When Suzy later ends up getting beat up by a client, Amelia agrees to fill in on a high-profile job under the alias "Sassy." Bad move, obviously. Amelia (and her camera-toting buddy) is plummeted into a probity play to outdo all others. It takes almost no time before Amelia is thrust into a dank underbelly of torment where sodomy might actually be considered light roughhousing in comparison.

Stripped, whipped, beaten and tazered, nothing Amelia faces compares to her ultimate fate at the hands of the militaristic-stamped Butcher of Baker (Graham McTavish). Known as "Geeves" in this film, he is a right wing moralizer who, as it turns out, is an ousted OB-GYN wanted nationwide for the sexual mutilation of over 300 women. Though this exposition doesn't come late in the film, you know something dastardly dwells within this sicko and his cronies (Valorie Hubbard amongst them), who are ironically helping Geeves keep a video journal of his "purification" efforts.

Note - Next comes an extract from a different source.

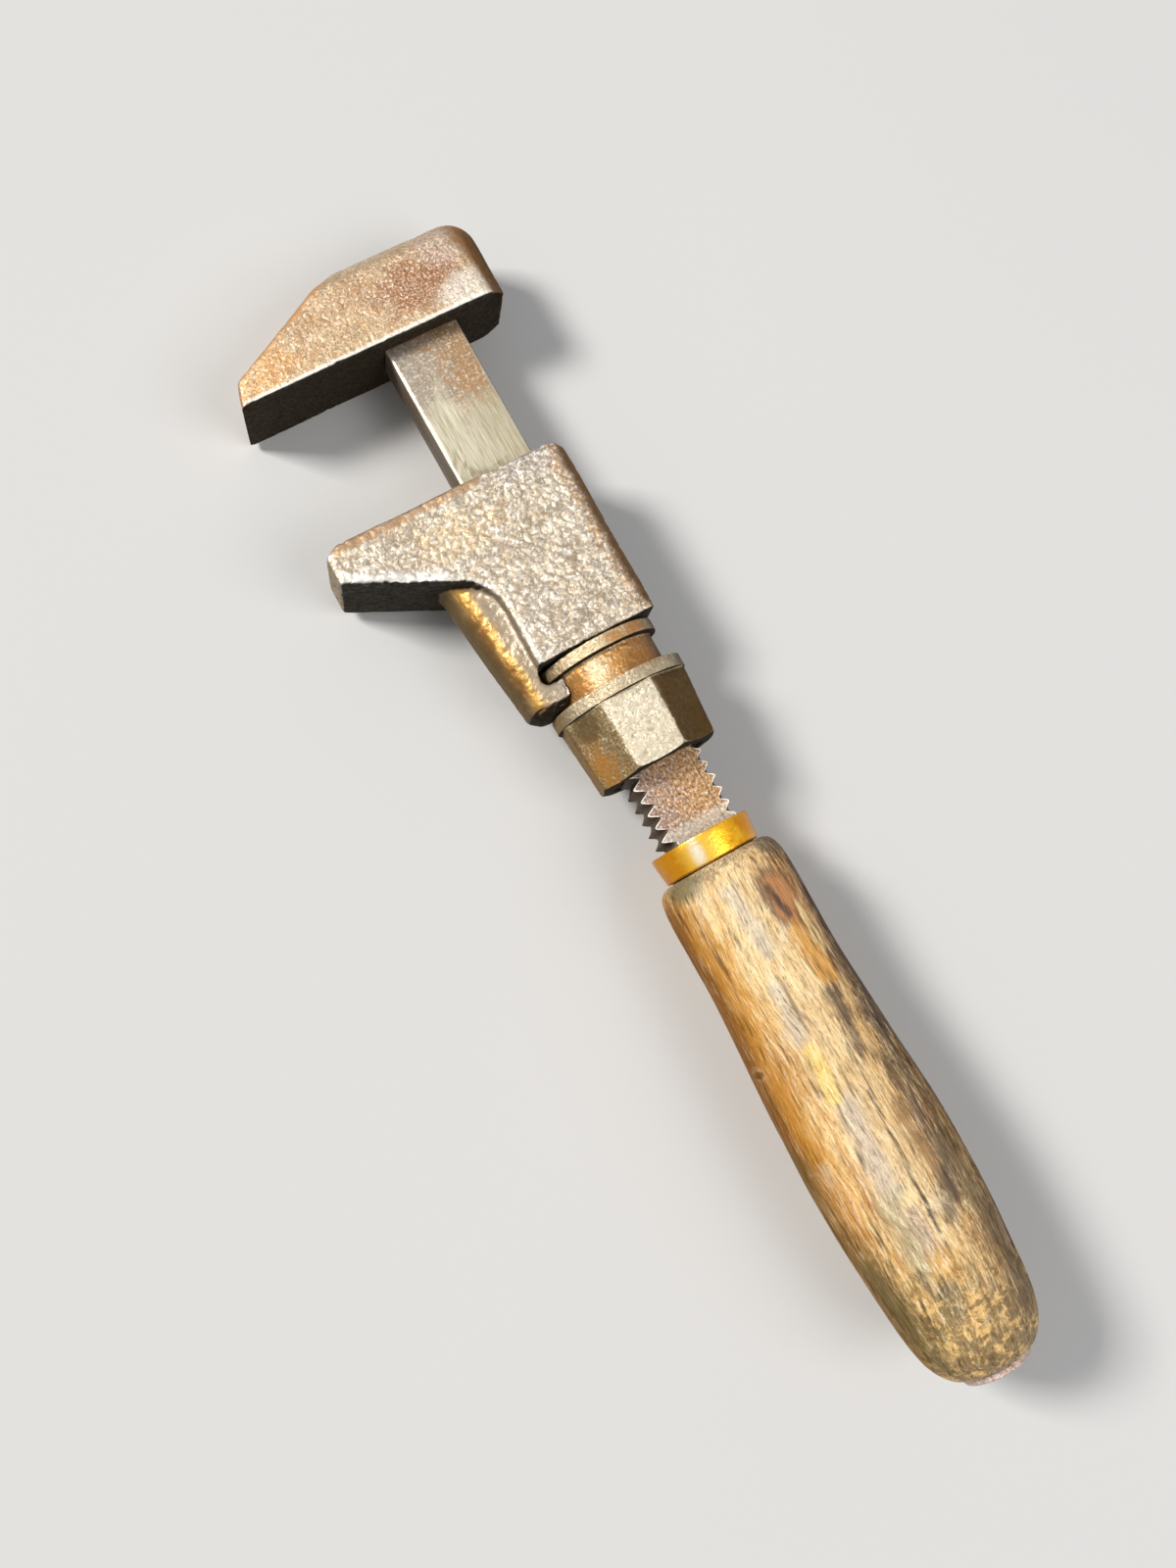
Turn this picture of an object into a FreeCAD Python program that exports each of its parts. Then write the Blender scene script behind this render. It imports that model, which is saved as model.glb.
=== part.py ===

"Penance" works on a primal level in provocation, especially in the corridor scenes. The bitter pallor of the lighting and the greenish hue of Amelia's entrapment creates the appropriate aura of doom she and her sisters in pain face at the hands of Geeves. His main objective in life (somewhat similar to Jigsaw's motives) is to turn the sordid lives of strippers into a more puritanical, God-fearing existence. Unfortunately for Amelia and the other captured strippers (not to mention her buddy, who gets shot by Geeves), the only way towards salvation according to Geeves' laws, is to physically remove the labia from women, where mankind's original sin was conceived.

This is where "Penance" gets absolutely nasty and viewer be warned; Jake Kennedy spares few rods in his conveyance of this stomach-itching depravity. It's to the nauseating point Geeves actually saves his "trophies" in a jar then flushes them down a toilet as a symbolic sacrifice to God.

You think you're off the hook at that point? In his own act of contrivance, Geeves severs his testicles off in grotesque, gore-geek fashion. Was that really necessary? You be the judge.

Geeves offers his victims one last glimmer of hope after flogging, electrocuting and severing them apart with no sanitary clean-up. They usually fail the final test, given the way Geeves' associates go through their parts in mocking fashion en route to snuffing out the girls. Naturally, Geeves and his motleys are in for a big surprise themselves as the previously timid Amelia retaliates in vicious style.

Keep your eyes peeled for a couple of horror flick cameos by Richard Brooker (Henry: Portrait of a Serial Killer) and Tony Todd (Candyman). Brooker is especially frosty as Mann, a hired goon who delivers the film's heftiest punchline: "Can you help me? No. Can I help you? No. Can you help yourselves? No. Are you absolutely, positively fucked? Yes."

If anything, Penance is a claustrophobic one-up of Hostel and Last House On the Left that leaves scars upon any who dare confront it. Though Diary of the Dead, Blair Witch Project and even Look are superior predecessors to the now-trendy life-through-the-camera narration, Penance is cleanly executed and effectively cold. Bodies dropping in front of Amelia's video perspective are appropriately unnerving. Penance is an animalistic foray into Hell which no even-minded individual can coast easily through. In fact, one might need a disinfecting jump in the shower in order to get clean of this cruel experience.